El pensamiento colectivo uruguayo no está logrando (entre todos, no estamos logrando) entender la realidad. Demasiadas ideas fragmentarias y, a la vez, demasiadas pretensiones de totalidad. La lucha electoral entre frenteamplistas y “rosados”, la proclamación insaciable de nuevos derechos en el papel, la llegada de más capitales, las reivindicaciones de mujeres y de minorías raciales o sexuales, los fundamentalismos, el poder de diversas corporaciones, la decadencia del sistema educativo, el surgimiento de nuevos centros de poder mundial, la sobreexplotación de los recursos naturales, la creciente indiferencia y escepticismo de las personas ante las decisiones colectivas, el peso de los medios de comunicación, la irresistible tentación de las modas, del goce y del consumo, no pueden entenderse considerándolos aisladamente. Necesitamos un pensamiento que dé cuenta de tanta diversidad, que interprete al mundo desde una perspectiva más amplia que la de uno solo de esos aspectos.

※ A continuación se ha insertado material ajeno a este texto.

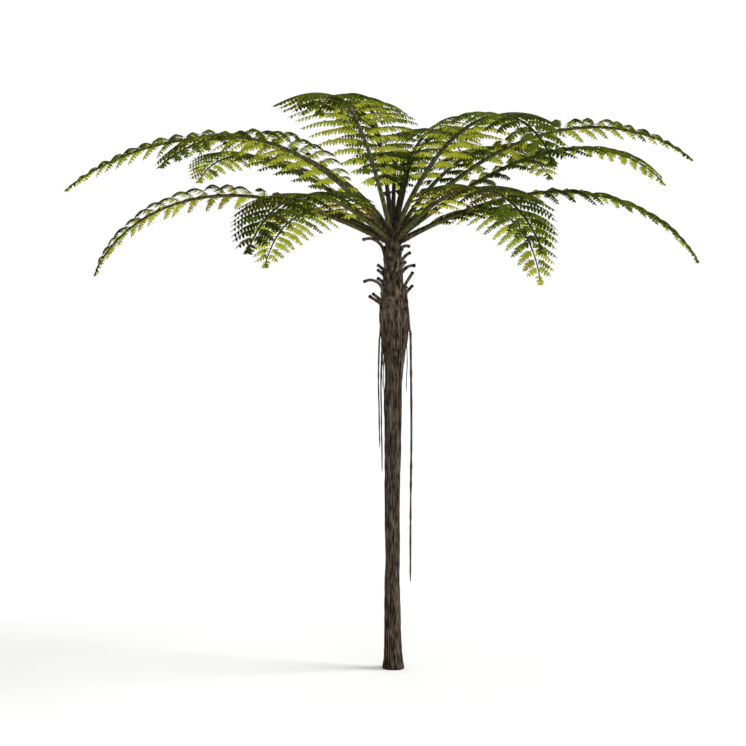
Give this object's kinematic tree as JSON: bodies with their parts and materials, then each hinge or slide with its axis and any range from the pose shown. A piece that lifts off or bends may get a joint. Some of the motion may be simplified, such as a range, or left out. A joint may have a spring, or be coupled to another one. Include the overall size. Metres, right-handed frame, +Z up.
{
  "type": "tree fern",
  "caption": "Rooted tree fern: a slender fibrous trunk with old stem stubs and hanging roots, topped by a wide round crown of arching feathery fronds and rolled young leaves.",
  "frame": {"origin": "centre of the flat cut under the trunk, at ground level", "axes": "+Z up along the trunk, -Y towards the viewer of the picture, +X to the picture's right"},
  "size_m": [6.3076, 5.7538, 6.2605],
  "materials": {
    "trunk_bark": "rough fibrous, grey-brown",
    "frond_leaf": "soft satin green",
    "young_stem": "dull, dark scaly brown"
  },
  "bodies": {
    "root": {"crozier_left": "young_stem", "crozier_right": "young_stem", "frond_back_high_inner": "frond_leaf", "frond_back_high_outer": "frond_leaf", "frond_back_left_curve_inner": "frond_leaf", "frond_back_left_curve_outer": "frond_leaf", "frond_back_left_low_inner": "frond_leaf", "frond_back_left_low_outer": "frond_leaf", "frond_back_middle_inner": "frond_leaf", "frond_back_middle_outer": "frond_leaf", "frond_back_right_curve_inner": "frond_leaf", "frond_back_right_curve_outer": "frond_leaf", "frond_back_right_high_inner": "frond_leaf", "frond_back_right_high_outer": "frond_leaf", "frond_back_right_low_inner": "frond_leaf", "frond_back_right_low_outer": "frond_leaf", "frond_front_high_inner": "frond_leaf", "frond_front_high_outer": "frond_leaf", "frond_front_left_inner": "frond_leaf", "frond_front_left_outer": "frond_leaf", "frond_front_right_high_inner": "frond_leaf", "frond_front_right_high_outer": "frond_leaf", "frond_front_right_inner": "frond_leaf", "frond_front_right_outer": "frond_leaf", "frond_left_front_high_inner": "frond_leaf", "frond_left_front_high_outer": "frond_leaf", "frond_left_high_inner": "frond_leaf", "frond_left_high_outer": "frond_leaf", "frond_left_low_inner": "frond_leaf", "frond_left_low_outer": "frond_leaf", "frond_right_back_inner": "frond_leaf", "frond_right_back_outer": "frond_leaf", "frond_right_high_inner": "frond_leaf", "frond_right_high_outer": "frond_leaf", "frond_right_low_inner": "frond_leaf", "frond_right_low_outer": "frond_leaf", "root_1": "trunk_bark", "root_2": "trunk_bark", "root_3": "trunk_bark", "root_4": "trunk_bark", "root_5": "trunk_bark", "trunk": "trunk_bark"}
  },
  "joints": []
}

Es posible –de verdad, no lo sé- que el futuro nos depare un mundo tipo “mosaico”, un conglomerado de intereses, poderes y creencias inconmensurables entre sí. Pero también es posible que algunos o muchos de esos fenómenos puedan ser comprendidos por un pensamiento que se saque el balde de la cabeza y observe la realidad desde una perspectiva más amplia, menos limitada y prejuiciosa. Un pensamiento que seguramente resultará “políticamente incorrecto” para las visiones reduccionistas dominantes.
Es eso lo que quiero decir en esta nota. Nada más. Y tampoco nada menos.